After finally leaving The Hawthorns when his managerial reign came to an end Howe took on a six-month spell in Turkey with Galatasaray.  October of the same year (1975) saw him return to England as coach of Leeds under Jimmy Armfield – the man who had replaced him in the England team many years before.

                                   

Just over two years later the magnetism of Arsenal took Don back to Highbury, initially as coach under his old Gunners team-mate Terry Neill. Once again his love affair with the FA Cup saw him coach his club to the trophy in 1979 in a spell where his side reached the final in three consecutive seasons. Having already won a European trophy with the club, in 1980 Howe coached Arsenal to the final of the European Cup Winners’ Cup against Valencia – where once again a penalty shoot-out was his team’s undoing.

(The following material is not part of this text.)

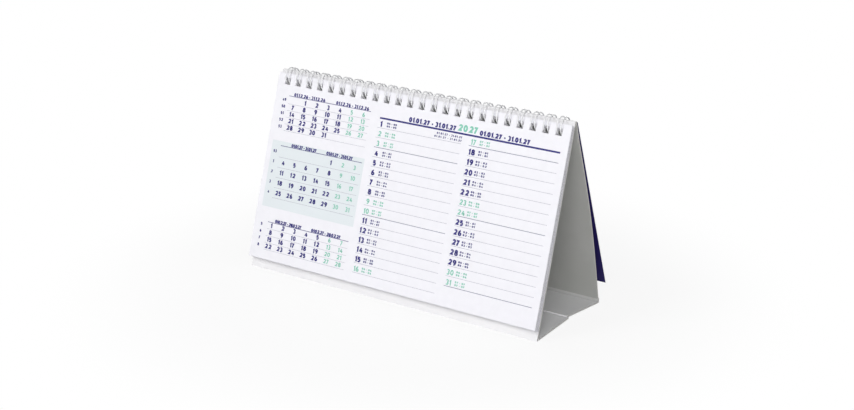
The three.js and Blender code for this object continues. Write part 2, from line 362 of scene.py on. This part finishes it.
WHITE_BOARD = board_material("white_board")
# Board copies with painted shade on the panels' and the strip's inside faces and painted light on the
# base's
PANEL_BOARD = board_material("panel_board_painted_shade", DOWN, PANEL_PAINTED_SHADE)
STRIP_BOARD = board_material("strip_board_painted_shade", TO_READER, STRIP_PAINTED_SHADE)
BASE_BOARD = board_material("base_board_painted_light", UP, BASE_PAINTED_LIGHT)
PAPER = paper_material()
NAVY_CARD = card_material()
COATED_WIRE = wire_material()
NAVY_INK = ink_material("navy_ink", ((0.010, 0.006, 0.14), (0.019, 0.013, 0.20)))
TEAL_INK = ink_material("teal_ink", ((0.19, 0.53, 0.41), (0.25, 0.61, 0.48)))
GREY_INK = ink_material("grey_ink", ((0.30, 0.30, 0.38), (0.40, 0.40, 0.48)))
DARK_RULE_INK = ink_material("dark_rule_ink", ((0.085, 0.085, 0.19), (0.14, 0.14, 0.27)))
PALE_TEAL = ink_material(
    "pale_teal_tint", ((0.76, 0.81, 0.84), (0.785, 0.835, 0.86)), TINT_ROUGHNESS,
)


# Meshes

def mesh_object(name, vertices, faces, material, smooth=False):
    mesh = bpy.data.meshes.new(name)
    mesh.from_pydata([tuple(v) for v in vertices], [], faces)
    mesh.materials.append(material)
    mesh.polygons.foreach_set("use_smooth", [smooth] * len(mesh.polygons))
    mesh.update()
    made = bpy.data.objects.new(name, mesh)
    bpy.context.scene.collection.objects.link(made)
    return made


def arc(centre_x, centre_y, radius_x, radius_y, start, end, steps):
    """Points along an arc, from one angle in degrees to another."""
    points = []
    for i in range(steps + 1):
        angle = math.radians(start + (end - start) * i / steps)
        points.append((centre_x + radius_x * math.cos(angle), centre_y + radius_y * math.sin(angle)))
    return points


# Wire comb: drawn flat as (x, along) with its loops side by side, then wrapped on a cylinder

WIRE_SIDES = 12
LOOP_STEPS = 30
TIP_STEPS = 10
BEND_STEPS = 5

loop_centre = on_slope(-1, LOOP_DROP, 0)
tip_along = 2 * math.pi * LOOP_RADIUS - WIRE - SEAM_GAP
half_twin = TWIN_SPACING / 2


def hole_x(index):
    return (index - (HOLE_COUNT - 1) / 2) * PITCH


def straight_points(x, start, end, steps):
    return [(x, start + (end - start) * i / steps) for i in range(1, steps)]


def twin_loop(index):
    x = hole_x(index)
    rise = tip_along - half_twin
    bend = WIRE_BEND
    return (
        arc(x - half_twin - bend, bend, bend, bend, -90, 0, BEND_STEPS)
        + straight_points(x - half_twin, bend, rise, LOOP_STEPS)
        + arc(x, rise, half_twin, half_twin, 180, 0, TIP_STEPS)
        + straight_points(x + half_twin, rise, bend, LOOP_STEPS)
        + arc(x + half_twin + bend, bend, bend, bend, 180, 270, BEND_STEPS)
    )


def on_cylinder(x, along):
    angle = math.radians(SEAM_ANGLE_DEG) - along / LOOP_RADIUS
    return Vector((
        x,
        loop_centre.x + LOOP_RADIUS * math.cos(angle),
        loop_centre.y + LOOP_RADIUS * math.sin(angle),
    ))


def comb_path():
    end = half_twin + WIRE_BEND + WIRE_END_STRAIGHT
    flat = [(hole_x(0) - end, 0)]
    for i in range(HOLE_COUNT):
        flat += twin_loop(i)
    flat.append((hole_x(HOLE_COUNT - 1) + end, 0))
    return [on_cylinder(x, along) for x, along in flat]


def wire_tube(name, path):
    """One round tube along the path, closed flat at both ends."""
    vertices = []
    faces = []
    last = len(path) - 1
    for i, point in enumerate(path):
        ahead = (path[min(i + 1, last)] - path[max(i - 1, 0)]).normalized()
        away = Vector((0, point.y - loop_centre.x, point.z - loop_centre.y)).normalized()
        across = ahead.cross(away).normalized()
        outward = across.cross(ahead).normalized()
        for side in range(WIRE_SIDES):
            angle = 2 * math.pi * side / WIRE_SIDES
            offset = outward * math.cos(angle) + across * math.sin(angle)
            vertices.append((point + offset * (WIRE / 2)) * MM)
    for i in range(last):
        for side in range(WIRE_SIDES):
            a = i * WIRE_SIDES + side
            b = i * WIRE_SIDES + (side + 1) % WIRE_SIDES
            faces.append((a, b, b + WIRE_SIDES, a + WIRE_SIDES))
    faces.append(tuple(reversed(range(WIRE_SIDES))))
    faces.append(tuple(last * WIRE_SIDES + side for side in range(WIRE_SIDES)))
    return mesh_object(name, vertices, faces, COATED_WIRE, smooth=True)


wire = wire_tube("wire_comb", comb_path())
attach(wire, "stand_front")
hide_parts("binding_wire")


# Creases: a thin skin of laminate across each fold of the board

SKIN = 0.03
SKIN_LIFT = 0.005
SKIN_SIDE_IN = 0.02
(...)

Neill’s sacking this month in 1983 saw Don take over as caretaker manager, eventually being confirmed as Arsenal manager in April ’84, a role he held until March 1986 when he resigned after a 3-0 home win over Coventry.

Following a spell coaching in Saudi Arabia, next stop was his hugely successful spell as he put the Don into Wimbledon with Bobby Gould. Roles were reversed when Howe became number one at QPR in November 1989, Gould later joining him as assistant in 1990-91, the year before Don came to Coventry.

Hugely regarded within the game, even after his retirement Don was in demand - this time a decade ago for instance he was employed by the FAI to use his expertise to help them find a top class manager, a search that concluded with the appointment of Giovanni Trapattoni.